Jun 10, 2011
jal90 (All reviews)
I love the Studio Ghibli films. So far I think it is safe to say that Miyazaki is my favourite anime author, and I doubt anyone will ever take his place because I have grown so attached to the work of this man and his ideals reflected on the way he conceives animation, that I can't think of a deeper connection with one's style in any way.

That is the reason why "Howl's moving castle" was, at my first viewing, a serious disappointment. It was the first time a movie by Miyazaki didn't transport me to the world and imagery it showed. Almost two years later, however, and trying to bring another perspective about this film, I have watched it again, and while this has worked with some other works, it seems "Howl" is still my thorn in Miyazaki's filmography and will always be.

Of course the world introduced here is amazing.

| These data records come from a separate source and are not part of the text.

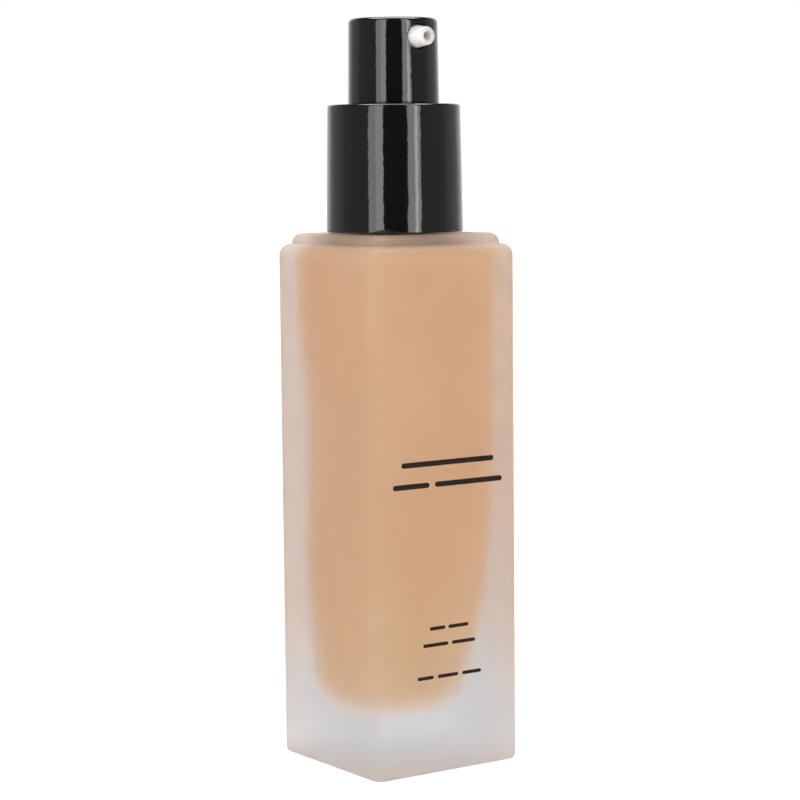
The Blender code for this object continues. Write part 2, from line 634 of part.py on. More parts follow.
def make_core(parts, cutters, plastic):
    """Hub with the stem socket, a disc under the shell's roof, ribs, and the boss that holds the nozzle."""
    core = turned("actuator_core", [
        (0.0, CORE_TOP), (CORE_DISC_RADIUS, CORE_TOP), (CORE_DISC_RADIUS, CORE_DISC_BOTTOM),
        (CORE_HUB_RADIUS, CORE_DISC_BOTTOM), (CORE_HUB_RADIUS - CHAMFER, CORE_BOTTOM), (0.0, CORE_BOTTOM),
    ], parts, plastic, closed=False)
    rib_end = CORE_DISC_RADIUS - CHAMFER
    rib_top = CORE_DISC_BOTTOM + CHAMFER
    for i in range(RIB_COUNT):
        bm = bmesh.new()
        bmesh.ops.create_cube(bm, size=1.0)
        bmesh.ops.scale(bm, vec=(rib_end - RIB_START, RIB_THICKNESS, RIB_HEIGHT), verts=bm.verts)
        rib = from_bmesh(f"core_rib_{i + 1}", bm, cutters)
        turn = Matrix.Rotation(math.tau * (i + 0.5) / RIB_COUNT, 3, "Z")
        rib.rotation_euler = turn.to_euler()
        rib.location = turn @ Vector(((rib_end + RIB_START) / 2, 0, rib_top - RIB_HEIGHT / 2))
        boolean(core, rib, "UNION")
    boss = from_bmesh("nozzle_boss", cylinder(BOSS_RADIUS, BOSS_START, NOZZLE_ROOT - CLEARANCE, 24), cutters)
    boolean(core, towards_nozzle(boss, NOZZLE_HEIGHT), "UNION")
    socket = turned("stem_socket", [
        (0.0, NOZZLE_HEIGHT), (CHANNEL_RADIUS, NOZZLE_HEIGHT), (CHANNEL_RADIUS, STEM_SOCKET_TOP),
        (STEM_SOCKET_RADIUS, STEM_SOCKET_TOP), (STEM_SOCKET_RADIUS, CORE_BOTTOM - OVERSHOOT),
        (0.0, CORE_BOTTOM - OVERSHOOT),
    ], cutters, steps=24, closed=False)
    spigot_end = NOZZLE_ROOT - SPIGOT_LENGTH - CLEARANCE
    outlet = turned("outlet_channel", [
        (0.0, NOZZLE_ROOT + OVERSHOOT), (BOSS_BORE_RADIUS, NOZZLE_ROOT + OVERSHOOT),
        (BOSS_BORE_RADIUS, spigot_end), (OUTLET_RADIUS, spigot_end), (OUTLET_RADIUS, 0.0), (0.0, 0.0),
    ], cutters, steps=20, closed=False)
    boolean(core, socket)
    return boolean(core, towards_nozzle(outlet, NOZZLE_HEIGHT))


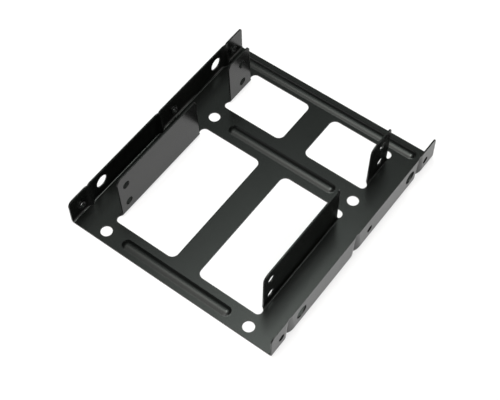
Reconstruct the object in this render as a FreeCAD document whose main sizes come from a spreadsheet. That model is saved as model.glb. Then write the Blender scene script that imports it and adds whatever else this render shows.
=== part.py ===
import FreeCAD, Part
import math
import os
import Sketcher

# Driving dimensions of the folded sheet, in millimetres, with its one angle in degrees.
SIZES = {
    # Sheet and side flanges
    "outer_width": 101.6,
    "sheet_thick": 0.6,
    "bend_radius": 0.8,
    "flange_height": 13.4,
    "flange_front_round": 2.5,
    "flange_back_round": 1.5,
    # Rails and windows, set out from the front edge to the back edge
    "front_rail": 10.75,
    "cross_rail": 13.7,
    "back_rail": 8.7,
    "centre_rib": 11.8,
    "window_round": 3.0,
    "front_relief_radius": 2.0,
    "back_relief_radius": 2.3,
    # Upright tabs that hold the drive, and their screw holes
    "tab_gap": 70.8,
    "tab_height": 23.8,
    "tab_front_round": 3.0,
    "tab_back_round": 1.8,
    "tab_root_rise": 0.3,
    "tab_lean": 1.3,
    "front_hole_lead": 4.6,
    "drive_hole_pitch": 76.6,
    "rear_hole_lead": 8.55,
    "rear_hole_tail": 5.75,
    "drive_hole_bore": 3.8,
    "drive_hole_low": 6.05,
    "drive_hole_rise": 11.3,
    # Holes in the side flanges
    "chassis_hole_bore": 3.3,
    "chassis_hole_lift": 6.0,
    "chassis_hole_front": 6.3,
    "chassis_hole_pitch": 60.0,
    "chassis_hole_back": 7.1,
    "chassis_collar_wall": 0.4,
    "chassis_collar_depth": 0.9,
    "access_hole_bore": 6.1,
    "access_hole_lift": 7.1,
    # Round holes in the base plate
    "plate_hole_bore": 5.1,
    "plate_hole_offset": 36.2,
    "plate_hole_front": 4.8,
    # Pressed beads across the rails
    "bead_half_wide": 2.5,
    "bead_rise": 0.7,
    "bead_foot_radius": 0.7,
    "bead_reach": 27.5,
    "back_bead_reach": 45.3,
    "front_bead_place": 4.85,
    "cross_bead_place": 6.2,
    "back_bead_place": 4.7,
    # Dents pressed into the flange bends as gussets
    "gusset_shoulder": 6.0,
    "gusset_foot_depth": 1.5,
    "gusset_top_depth": 0.4,
    "gusset_lap": 0.03,
    "gusset_front": 11.4,
    "gusset_middle": 56.8,
    "gusset_back": 12.0,
}

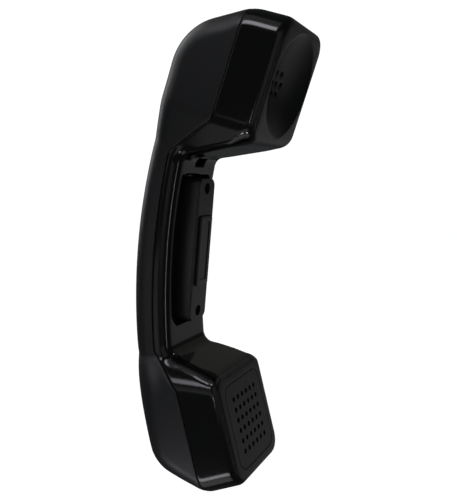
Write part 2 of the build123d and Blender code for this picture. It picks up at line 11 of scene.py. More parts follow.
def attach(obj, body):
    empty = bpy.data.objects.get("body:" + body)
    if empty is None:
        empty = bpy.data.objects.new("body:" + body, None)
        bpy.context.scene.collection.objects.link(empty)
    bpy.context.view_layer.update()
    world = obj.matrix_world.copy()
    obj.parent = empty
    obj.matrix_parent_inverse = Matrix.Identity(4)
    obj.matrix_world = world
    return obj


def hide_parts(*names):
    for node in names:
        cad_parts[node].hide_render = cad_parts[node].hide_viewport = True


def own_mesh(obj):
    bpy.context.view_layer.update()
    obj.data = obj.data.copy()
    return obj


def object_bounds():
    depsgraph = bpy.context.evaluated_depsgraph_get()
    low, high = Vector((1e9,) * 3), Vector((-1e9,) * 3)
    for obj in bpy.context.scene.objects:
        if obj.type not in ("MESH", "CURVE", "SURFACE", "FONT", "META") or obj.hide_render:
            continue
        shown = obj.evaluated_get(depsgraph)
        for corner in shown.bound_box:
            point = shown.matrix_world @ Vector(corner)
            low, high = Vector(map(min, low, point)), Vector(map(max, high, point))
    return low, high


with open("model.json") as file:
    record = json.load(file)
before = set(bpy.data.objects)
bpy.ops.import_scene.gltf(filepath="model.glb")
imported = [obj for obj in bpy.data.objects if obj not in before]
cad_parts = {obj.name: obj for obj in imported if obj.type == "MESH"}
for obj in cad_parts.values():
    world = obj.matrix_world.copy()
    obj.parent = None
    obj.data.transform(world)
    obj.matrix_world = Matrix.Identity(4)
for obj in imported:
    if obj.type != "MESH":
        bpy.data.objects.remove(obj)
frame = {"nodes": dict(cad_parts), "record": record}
cad_box = [list(corner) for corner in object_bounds()]

MM = 0.001

# Half widths and wall of the handset, in millimetres like every shape below
HEAD_W = 25.7
GRIP_W = 21.0
WALL = 1.7
SEAM_GAP = 0.22

# Placing of the two faces and of the push-to-talk block: (origin in XZ, tilt in degrees)
EAR = ((43.7, 31.6), 18.6)
MIC = ((25.2, -118.0), -14.3)
PTT = ((1.1, -40.8), 5.15)

# Half heights of the two faces, along their own slope
EAR_HALF = 25.9
MIC_HALF = 24.85


class FacePlane:
    """A tilted face across the handset: up runs along it and out is its normal, both in XZ."""

    def __init__(self, placed):
        origin, tilt = placed
        angle = math.radians(tilt)
        self.origin = np.array(origin, float)
        self.up = np.array((math.sin(angle), math.cos(angle)))
        self.out = np.array((math.cos(angle), -math.sin(angle)))

    def point(self, up, out=0.0):
        return self.origin + self.up * up + self.out * out

    def local(self, p):
        d = np.asarray(p, float) - self.origin
        return d @ self.up, d @ self.out

    def lift(self, y, up, out=0.0):
        x, z = self.point(up, out)
        return (x, y, z)


ear = FacePlane(EAR)
mic = FacePlane(MIC)
ptt = FacePlane(PTT)


# Side profile ----------------------------


def unit(vector):
    return vector / np.linalg.norm(vector)


def on_circle(vertex, radius, z):
    """The point at a height on an arc that stands upright at its vertex."""
    return np.array((vertex[0] + radius - math.sqrt(radius**2 - (z - vertex[1]) ** 2), z))


def circle_run(vertex, radius, z_from, z_to, step=1.2):
    """Points along such an arc between two heights."""
    count = max(2, int(abs(z_to - z_from) / step))
    return [on_circle(vertex, radius, z) for z in np.linspace(z_from, z_to, count + 1)]


def rounded_path(corners):
    """Points along a line through (point, radius) corners, each rounded by its radius."""
    points = [np.array(p, float) for p, _ in corners]
    path = [points[0]]
    for i in range(1, len(points) - 1):
        before, here, after = points[i - 1], points[i], points[i + 1]
        radius = corners[i][1]
        a, b = unit(before - here), unit(after - here)
        if not radius:
            path.append(here)
            continue
        half = 0.5 * math.acos(np.clip(a @ b, -1, 1))
        setback = radius / math.tan(half)
        start, end = here + a * setback, here + b * setback
        centre = here + unit(a + b) * radius / math.sin(half)
        turn = math.pi - 2 * half
        steps = max(6, int(math.degrees(turn) / 2), int(radius * turn / 0.4))
        for k in range(steps + 1):
            t = k / steps
            # Slerp between the two radii of the arc
            va, vb = start - centre, end - centre
            w = (math.sin((1 - t) * turn) * va + math.sin(t * turn) * vb) / math.sin(turn)
            path.append(centre + w)
    path.append(points[-1])
    return path


def run_length(path):
    """Distance along a polyline to each of its points."""
    return np.concatenate([[0], np.cumsum(np.linalg.norm(np.diff(path, axis=0), axis=1))])


def resample(path, step):
    """The same path with evenly spaced points."""
    path = np.array(path)
    length = run_length(path)
    fresh = np.concatenate([[True], np.diff(length) > 1e-6])
    path, length = path[fresh], length[fresh]
    every = np.linspace(0, length[-1], math.ceil(length[-1] / step) + 1)
    return np.stack([np.interp(every, length, path[:, axis]) for axis in (0, 1)], axis=1)


def tangents(path):
    """Unit directions along a polyline, whatever the spacing of its points."""
    along = np.gradient(path, run_length(path), axis=0)
    return along / np.linalg.norm(along, axis=1)[:, None]


# Long arcs in the side view: (point where the arc stands upright, radius)
BACK = ((-26.3, -66.0), 262.0)
INNER = ((-7.3, -66.0), 300.0)
SEAM = ((-14.2, -67.0), 278.0)

# Corners of the outer profile with their radii, and the ends of its arc down the back
EAR_CREST = ((34.0, 62.2), 20.0)
EAR_BACK = ((0.9, 57.6), 25.0)
CHIN = ((13.1, -149.0), 10.0)
BACK_TOP = 17.9
BACK_FOOT = -141.0
FOOT_RADIUS = 16.0

# Heights where the handle's inner arc meets the heads, and the radii there
EAR_NECK, EAR_NECK_RADIUS = 2.0, 5.0
MIC_NECK, MIC_NECK_RADIUS = -87.6, 6.0

# The seam's corners, above the ear head and below the mouth head too
SEAM_TOP = (34.9, 65.6)
SEAM_EAR_CORNER = (17.8, 17.1)
SEAM_MIC_CORNER = (0.2, -101.2)
SEAM_FOOT = (14.9, -155.5)

# The flares: how far up the ear face one starts, at what height the other does, and how fast
# each spreads
EAR_FLARE_UP, EAR_FLARE_SLOPE = -21.7, math.tan(math.radians(16))
MIC_FLARE_Z, MIC_FLARE_SLOPE = -88.6, 0.49

# Height between the ear half of the handset and the mouth half
MIDDLE_Z = -45.0

# Elliptical round between a face and the walls behind it: across the face and along the wall
RIM = 2.6
RIM_DEPTH = 4.0

OUTER_STEP = 1.0
INNER_STEP = 0.85
SEAM_STEP = 1.2

outer_path = resample(
    rounded_path(
        [(ear.point(EAR_HALF, -RIM_DEPTH), 0), EAR_CREST, EAR_BACK, (on_circle(*BACK, BACK_TOP), 0)]
    )
    + circle_run(*BACK, BACK_TOP - 0.9, BACK_FOOT + 12)
    + rounded_path(
        [(on_circle(*BACK, BACK_FOOT + 11), 0), (on_circle(*BACK, BACK_FOOT), FOOT_RADIUS), CHIN]
        + [(mic.point(-MIC_HALF, -RIM_DEPTH), 0)]
    ),
    OUTER_STEP,
)
ear_neck = on_circle(*INNER, EAR_NECK)
mic_neck = on_circle(*INNER, MIC_NECK)


def back_along(plane, up, neck, depth):
    """Where the line from a face's edge to the neck passes a depth behind the face."""
    edge = plane.point(up)
    run = unit(neck - edge)
    return edge + run * depth / -(run @ plane.out)


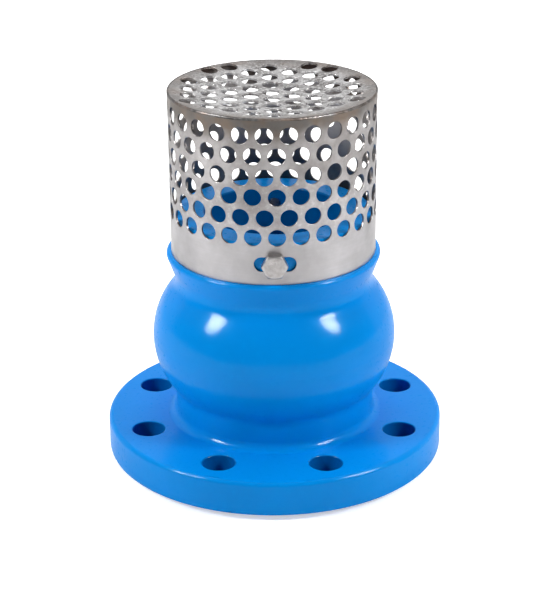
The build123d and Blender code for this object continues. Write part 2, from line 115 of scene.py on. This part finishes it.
# ---------------------------------------------------------------- shader building
class Shade:
    """One material's node tree. Places and lengths are metres in the valve's own frame."""

    def __init__(self, name):
        self.mat = bpy.data.materials.new(name)
        self.mat.use_nodes = True
        self.tree = self.mat.node_tree
        self.bsdf = self.tree.nodes["Principled BSDF"]
        self.coords = self.node("ShaderNodeTexCoord").outputs["Object"]

    def node(self, kind, **props):
        n = self.tree.nodes.new(kind)
        for key, value in props.items():
            setattr(n, key, value)
        return n

    def link(self, a, b):
        self.tree.links.new(a, b)

    def set(self, **values):
        for key, value in values.items():
            self.bsdf.inputs[key.replace("_", " ")].default_value = value

    def feed(self, name, socket):
        self.link(socket, self.bsdf.inputs[name])

    # ---- patterns
    def stretched(self, scale):
        m = self.node("ShaderNodeMapping")
        m.inputs["Scale"].default_value = scale
        self.link(self.coords, m.inputs["Vector"])
        return m.outputs["Vector"]

    def noise(self, scale, detail=3.0, rough=0.5, vector=None):
        n = self.node("ShaderNodeTexNoise")
        n.inputs["Scale"].default_value = scale
        n.inputs["Detail"].default_value = detail
        n.inputs["Roughness"].default_value = rough
        self.link(vector or self.coords, n.inputs["Vector"])
        return n.outputs["Fac"]

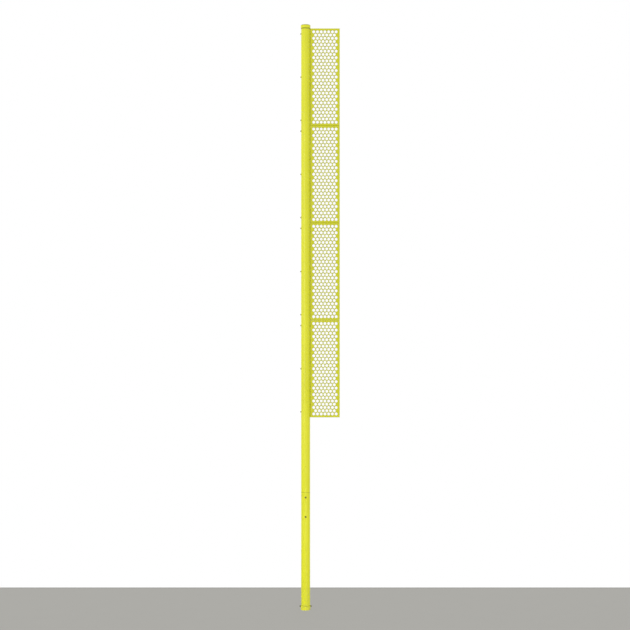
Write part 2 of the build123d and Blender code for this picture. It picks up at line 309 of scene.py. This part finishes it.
def make_piece(bm, name, materials, body, sharp=35, replaced=()):
    """Turn a finished bmesh into a piece that rides on a body of the frame."""
    bmesh.ops.recalc_face_normals(bm, faces=bm.faces)
    for face in bm.faces:
        face.smooth = True
    for edge in bm.edges:
        edge.smooth = not edge.is_manifold or edge.calc_face_angle() < math.radians(sharp)
    mesh = bpy.data.meshes.new(name)
    bm.to_mesh(mesh)
    bm.free()
    for material in materials:
        mesh.materials.append(material)
    piece = bpy.data.objects.new(name, mesh)
    bpy.context.scene.collection.objects.link(piece)
    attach(piece, body)
    if replaced:
        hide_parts(*replaced)


# ----------------------------------------------------------------------------- perforated sheets


def hexagon_outline(centre, growth):
    """A hole's outline with rounded corners, one of them at the top, grown by a distance."""
    radius = HOLE_CORNER_RADIUS + growth
    reach = (HOLE_ACROSS_FLATS / 2 - HOLE_CORNER_RADIUS) / math.cos(math.radians(30))
    outline = []
    for corner in range(6):
        direction = math.radians(90 + 60 * corner)
        for turn in (-30, 0, 30):
            facing = direction + math.radians(turn)
            x = reach * math.cos(direction) + radius * math.cos(facing)
            z = reach * math.sin(direction) + radius * math.sin(facing)
            outline.append((centre[0] + x, centre[1] + z))
    return outline


def rectangle_outline(low, high, shrink):
    x0, z0, x1, z1 = low.x + shrink, low.z + shrink, high.x - shrink, high.z - shrink
    return [(x0, z0), (x1, z0), (x1, z1), (x0, z1)]


def hole_centres(low, high):
    """The wide rows' holes, and between them those of the rows with one hole fewer."""
    middle = ((low.x + high.x) / 2, (low.z + high.z) / 2)
    for fewer in (0, 1):
        columns, rows = WIDE_ROW_HOLES - fewer, WIDE_ROWS - fewer
        for column in range(columns):
            for row in range(rows):
                x = middle[0] + (column - (columns - 1) / 2) * HOLE_PITCH
                z = middle[1] + (row - (rows - 1) / 2) * 2 * ROW_PITCH
                yield x, z


def perforated_sheet(number):
    """One panel's sheet. Each punched edge rolls over at the front; its rim and wall are dark olive,
    painted shade at the hole's edge.

    Its walls are the sheet's own outline, in the first material, and the holes', in the second.
    """
    node = f"panel_{number}_perforated_sheet"
    low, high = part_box(node)
    front, back = low.y, high.y
    edge_profile = (
        (EDGE_BREAK, front),
        (0, front + EDGE_BREAK),
        (0, back - EDGE_BREAK),
        (EDGE_BREAK, back),
    )
    hole_profile = (
        (RIM_WIDTH, front),
        (ROLL_OVER, front),
        (0.3 * ROLL_OVER, front + 0.3 * ROLL_OVER),
        (0, front + ROLL_OVER),
        (0, back - EDGE_BREAK),
        (EDGE_BREAK, back),
    )
    bm = bmesh.new()
    walls = [[(rectangle_outline(low, high, shrink), y) for shrink, y in edge_profile]]
    for centre in hole_centres(low, high):
        walls.append([(hexagon_outline(centre, growth), y) for growth, y in hole_profile])
    front_edges, back_edges = [], []
    for wall in walls:
        rings = [ring(bm, [(x, y, z) for x, z in outline]) for outline, y in wall]
        material_index = 0 if wall is walls[0] else 1
        for first, second in zip(rings, rings[1:]):
            bridge(bm, first, second, material_index)
        for edges, loop in ((front_edges, rings[0]), (back_edges, rings[-1])):
            edges += [bm.edges.get((loop[i - 1], loop[i])) for i in range(len(loop))]
    for edges in (front_edges, back_edges):
        bmesh.ops.triangle_fill(bm, edges=edges, use_beauty=True)
    make_piece(bm, f"panel_{number}_sheet_detail", [SHADED_PANEL_COAT, HOLE_EDGE_SHADE_COAT], "pole",
               replaced=[node])


# ------------------------------------------------------------------------------------- hardware


def circle(radius, height, segments):
    """A ring of points about Z. radius is a number, or a function of the angle."""
    angles = [math.tau * i / segments for i in range(segments)]
    radii = [radius(angle) if callable(radius) else radius for angle in angles]
    heights = [height(angle) if callable(height) else height for angle in angles]
    return [Vector((r * math.cos(a), r * math.sin(a), h)) for r, a, h in zip(radii, angles, heights)]


def hexagon_radius(angle):
    """From the bolt's axis to the side of its head, in this direction."""
    return HEAD_ACROSS_FLATS / 2 / math.cos((angle + math.pi / 6) % (math.pi / 3) - math.pi / 6)


def chamfer_height(angle):
    """Where the cone that trims a bolt head's corners meets its side."""
    return HEAD_HEIGHT - (hexagon_radius(angle) - HEAD_FLAT_RADIUS) * math.tan(math.radians(30))


def thread_rings(top, bottom):
    """Rings down a thread, each point in or out by its place on the helix."""
    step = THREAD_PITCH / RINGS_PER_PITCH
    rings = []
    for i in range(round((top - bottom) / step) + 1):
        height = top - i * step

        def radius(angle):
            turn = (height / THREAD_PITCH + angle / math.tau) % 1
            fade = min(1, (height - bottom) / THREAD_PITCH)
            return BOLT_RADIUS - THREAD_DEPTH * (1 - fade * (1 - abs(2 * turn - 1)))

        rings.append(circle(radius, height, THREAD_SEGMENTS))
    return rings


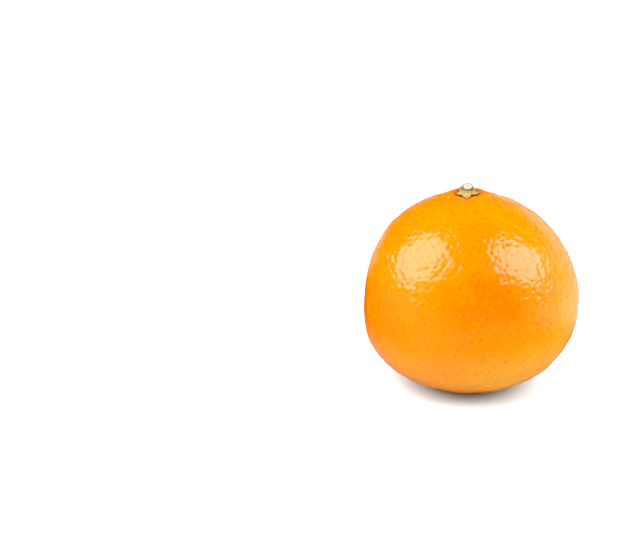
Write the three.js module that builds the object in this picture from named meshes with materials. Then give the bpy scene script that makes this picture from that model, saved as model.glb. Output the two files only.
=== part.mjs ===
/**
 * A fresh orange, standing on its blossom end with the star-shaped calyx and the cut stem still on it.
 *
 * Millimetres, +Z up. The origin is the middle of the flat spot that the fruit rests on.
 * Three separate pieces, from the bottom up:
 *   fruit      the whole orange, flesh and rind, one solid
 *   calyx      the five-lobed star, its button seated on the flat at the top of the fruit
 *   stem_stub  the short cut end of the stem, seated on the flat at the top of the calyx
 */
import * as THREE from 'three';

// ------------------------------------------------------------ driving dimensions, in millimetres and degrees

// Fruit, at its widest ring
const FRUIT_WIDTH = 72.0; // side to side
const FRUIT_DEPTH = 71.0; // front to back
const WIDEST_HEIGHT = 27.8; // height of the widest ring above the rest spot
const UPPER_RISE = 37.8; // from the widest ring to the crown, before the collar is raised on it

// Fruit profile
const UPPER_FULLNESS = 2.16; // 2 is an ellipse, more gives squarer shoulders
const LOWER_FULLNESS = 2.2;
const REST_SPOT_RADIUS = 10.0; // flat spot under the fruit
const COLLAR_RISE = 1.1; // the rind swells into a low collar round the calyx
const COLLAR_DISTANCE = 4.8; // from the axis to the top of the collar
const COLLAR_SPREAD = 3.2; // to where the collar has fallen to about a third
const SEAT_MARGIN = 0.4; // flat left round the calyx's button, inside the collar

// What keeps a grown fruit from being a perfect solid of revolution
const CROWN_LEAN_X = -2.2; // sideways shift of the crown
const CROWN_LEAN_Y = -1.2;
const COLLAR_SKEW = 0.5; // share by which the collar is higher on one side and lower on the other
const COLLAR_SKEW_ANGLE = 60; // towards its higher side
const RING_TILT = 2.5; // tilt of the widest ring, +X side up
const TWO_SIDED_SWELL = 0.006; // share of the radius
const TWO_SIDED_ANGLE = 35;
const THREE_SIDED_SWELL = 0.004;
const THREE_SIDED_ANGLE = 200;
const FLANK_SQUARENESS = 0.013; // the -X flank is flatter with fuller corners, the +X flank rounder
const SHOULDER_LIFT = 0.8; // the +X shoulder stands higher
const SHOULDER_DISTANCE = 12.5; // from the axis to its highest part
const SHOULDER_SPREAD = 7.0;
const FLANK_TUCK = 0.017; // share of the radius by which the +X side is drawn in above its widest ring
const FLANK_TUCK_LATITUDE = 34;
const FLANK_TUCK_SPREAD = 15;
const FURROW_COUNT = 8; // shallow furrows that run down from the collar
const FURROW_DEPTH = 0.16;
const FURROW_DISTANCE = 9.0; // from the axis to where they are deepest
const FURROW_SPREAD = 3.6;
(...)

This is probably the most gorgeous and visually powerful film Miyazaki has ever done, just watch the scenery, the many traces of impressive imagery, and of course Joe Hisaishi with another solid performance. It's a pleasure for the senses, such a beautiful experience to look at and hear that surely makes it worth viewing.

But that is not an excuse for the many plot holes and sudden changes in character behaviour. That is, in the same way we have a really eye-candy experience given only by the -already known- technical skills of Miyazaki and his group of animators, the story is always lacking.

I would seriously like to be able to fill my review with interpretations and theories about this fascinating world, but quite honestly, didn't find any thread to follow or to keep my interest on. I just can't sit through what in my opinion are clear character and story inconsistencies sucking the emotion or the involvement in whatever the movie is trying to tell me. I won't go with specific scenes to avoid spoiling anyone, but will just say that I find it really disappointing to find that Sophie, the girl who is supposed to introduce me to the story and let me see the events from her eyes, looks so incoherent and variable in her interaction with many of the elements, say the Witch of the Waste or the reactions at some magic events happening around her.

The construction of the storyline is pretty poor, and that is fully shown at an ending scene that feels rushed and ridiculous, where there is not any hint to follow why some characters make some relevant decisions, and looks just plain lazy writing. Really, really lazy, and unsatisfactory. I don't know the original source, but I know Miyazaki far enough to be sure that the fact the novel may or may not be good shouldn't affect the quality of the movie, as in his adaptations he chooses to change stuff freely in order to adjust it to his own subjects and concerns.

It has been said that in this case the plotline is secondary, and it should be seen as a fascinating travel around a world full of magic, where the logic is not needed and if it appears it doesn't make any effect in the enjoyment of the movie. I couldn't disagree more with that statement. During my experience in Miyazaki's works, I have found often this recurrent idea about him, seeing his films as powerful visuals with messed up plots, and as far as I can tell I have never conceived them in that way. Even -and specially- at his least linear and most complex narrative, "Spirited away", every event tries to follow an internal logic, therefore the plot is here and is unavoidable. It also should happen with "Howl"; the fact that it's filled with fantastic and strange elements isn't a valid excuse to make the storytelling lackluster and inconsistent, and of course doesn't change the fact it is needed. More so when it's so clearly intended to be.

In conclusion, and while I can say this work is extremely powerful and memorable at the artistic aspects, I still see it as an unsuccessful attempt that becomes evident at the many plot holes and lack of competent character writing. As entertaining as it could be, it is my biggest disappointment with the otherwise excellent work of this director and the only one that has never fulfilled my expectations.